Reserve requirement: The regulation requiring banks to hold a fraction of checkable deposits as vault cash or deposits with the Fed.
Federal funds rate: The interest rate that banks charge each other on very short-term loans, determined by demand and supply.
Supply of reserves: The supply curve for reserves shows how the Fed provides reserves via discount loans and open market operations. It’s initially vertical (Fed adjusts reserves independently of the rate) but becomes horizontal at the discount rate. If the federal funds rate drops below the discount rate, banks prefer borrowing from other banks (all reserves become non-borrowed). The discount rate acts as a ceiling on the federal funds rate because banks won’t pay more to borrow from other banks than they would from the Fed.
Open market operations: When the Fed conducts an open market purchase of Treasury securities, it increases their price, reducing their yield. This expands the monetary base, increasing the money supply. Conversely, an open market sale decreases the price of Treasury securities, increasing their yield, and contracting the monetary base and money supply.
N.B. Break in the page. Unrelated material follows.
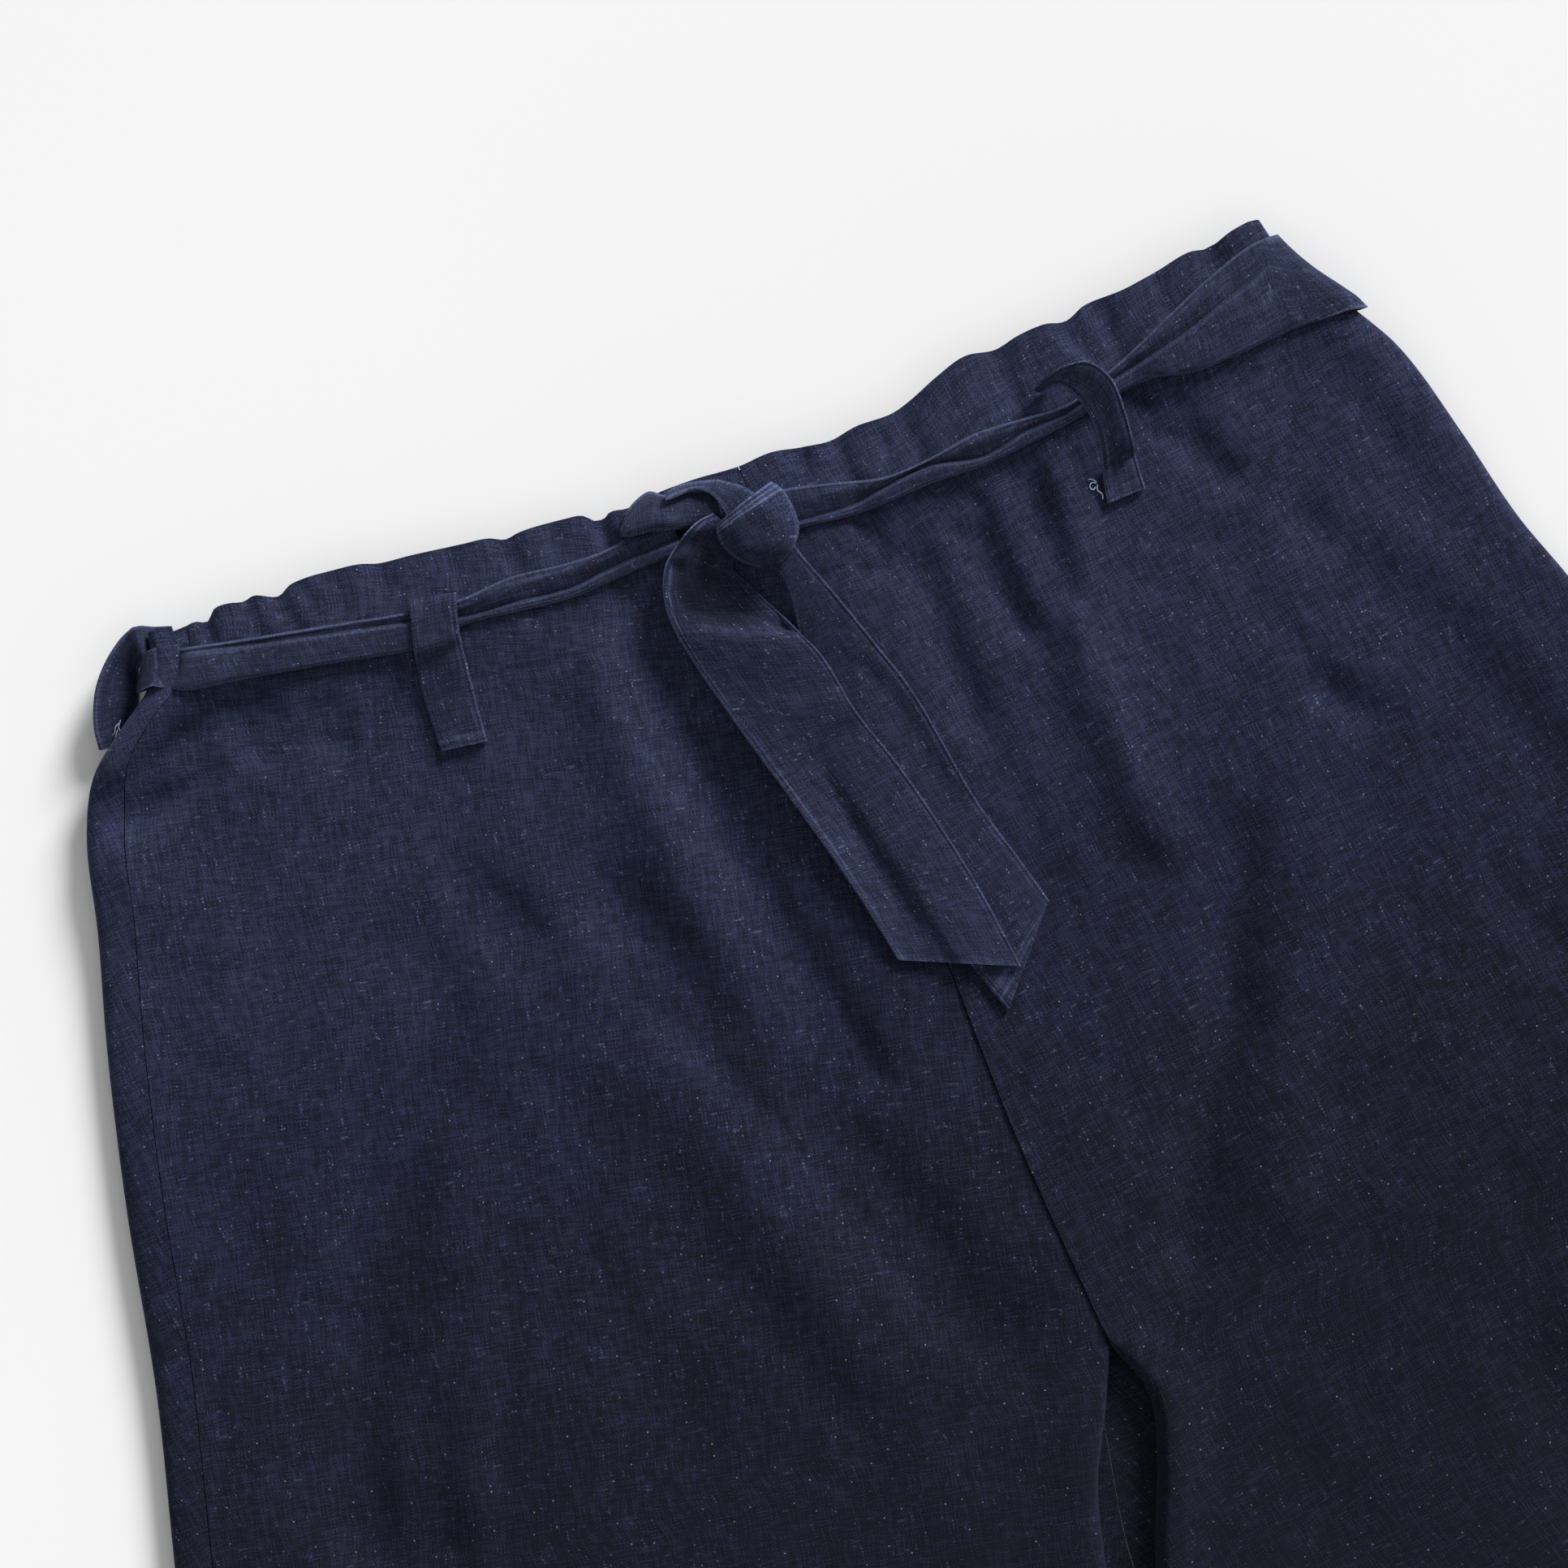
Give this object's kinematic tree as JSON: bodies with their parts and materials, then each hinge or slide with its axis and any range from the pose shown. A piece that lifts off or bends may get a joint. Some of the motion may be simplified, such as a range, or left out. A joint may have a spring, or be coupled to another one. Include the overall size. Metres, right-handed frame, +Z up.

Quantitative easing: A central bank policy attempting to stimulate the economy by buying long-term securities.
Categories of discount loans:
- Primary credit: Discount loans available for healthy banks experiencing temporary liquidity problems.
- Secondary credit: Discount loans for banks not eligible for primary credit.
- Seasonal credit: Discount loans to smaller banks in areas where agriculture is important.
Choosing Policy Instruments
When choosing between targeting reserves and targeting the federal funds rate, the Federal Reserve evaluates potential policy instruments based on three criteria:
- Measurable: Both reserve aggregates and the federal funds rate are easily measurable quickly, allowing accurate monitoring.
- Controllable: While not completely controlled (due to dependence on bank demand), the Fed’s trading desk can use open market operations to keep these variables close to targets.
- Predictable: The Fed seeks a policy instrument with a predictable effect on its goals, such as economic growth or price stability.